Jeff, that's a good question, and the answer is "almost, but not quite."
Bowne (not to be confused with Bowne Global Solutions purchased by Lionbridge) was close, but you can see that they are not quite large enough by following the links to financial statements here: Financial Data for Public Translation Companies
Adam,
As always, thanks for your diligent research and for pointing out to Common Sense Advisory companies that as you say we "may or may not" have overlooked.
Just as a matter of clarification to the readers here in LinkedIn, regarding SAIC (SM Consulting), we did actually mention them and the fact that they should be in the ranking – see the last paragraph under “How We Ranked the Companies.” We have quite a lot of detail about the language-related contracts they have been awarded as part of a comprehensive federal government market study we completed earlier this year.

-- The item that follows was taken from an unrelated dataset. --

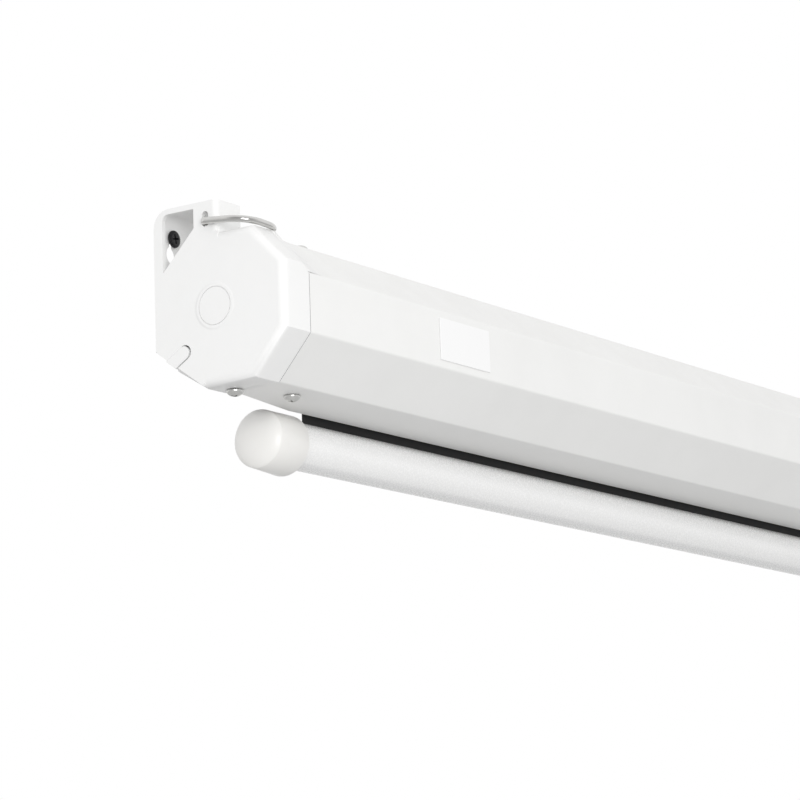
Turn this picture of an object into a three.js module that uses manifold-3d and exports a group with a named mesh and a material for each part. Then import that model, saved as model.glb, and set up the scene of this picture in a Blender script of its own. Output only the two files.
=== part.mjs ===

However, that organization did not confirm amounts or reply to our requests with any details.
Another general note regarding government providers – in the case of L-3 and GLS, we can confirm that these amounts are for interpreting services – actual language services work (interpreters deployed to Iraq and Afghanistan, for the most part, under the “linguist support contract.” In the cases of some other contracts, while the category may indicate translation or interpreting, in actuality when you dive in deep to look at the contract, the services provided range from bodyguard services to installing language testing software. Also, even when there is a headline that says that an LSP won a government contract for X million (or billion) for language services, the amounts publicized are often the “maximum award amounts” over the duration of the contract, which can be very different from the amounts actually paid to the LSPs. In some cases, there is a huge discrepancy between those two numbers – I have seen some that did not even amount to 10% of the “maximum award amount”!
With regard to Wycliffe, our understanding was that most of their work revolves around language learning materials development, not actual translation (in spite of the name). I wonder how much of that revenue would actually qualify as pure T&I work.
Regarding the others, we are glad to find more players. That is the best part about working in an industry that is constantly growing and evolving – always something to learn!
Hopefully next year we will get enough information to built a list of the Top 50 Translation Companies.
As a Japanese speaker was curious to check out the information about the Japan Translation Center Ltd. Yes, it is mentioned that they have only 15 staff in the office, albeit you have probably overlooked the fact that around 800 translators are working in-house.
Hello "Anonymous." Thanks for looking at that. JTC's English site says they have 800 translators and interpreters, but there does not appear to be any indication that those are all in house. Because they list only 15 employees, it actually appears that those translators and interpreters are freelancers. But I am uncertain, especially because I do not read Japanese. Do you see anything on their Japanese site that indicates the 800 translators and interpreters work in house?
PLEASE stop calling Stops an LSP on your blog. This is the 2nd blog of yours I've seen that does this. Perhaps this entry was posted before the one that I commented earlier on, but Stops is NOT an LSP. They are a worker's compensation insurance company that hires LSP's to do interpreting for LEP's hurt at work. They're not an LSP; they're an LSP's CLIENT.
Ha ha. Thanks again for the feedback Mr. or Ms. Anonymous. Yes, this was a much earlier post.
I agree. It appears you are correct in labeling STOPS a client, not an LSP.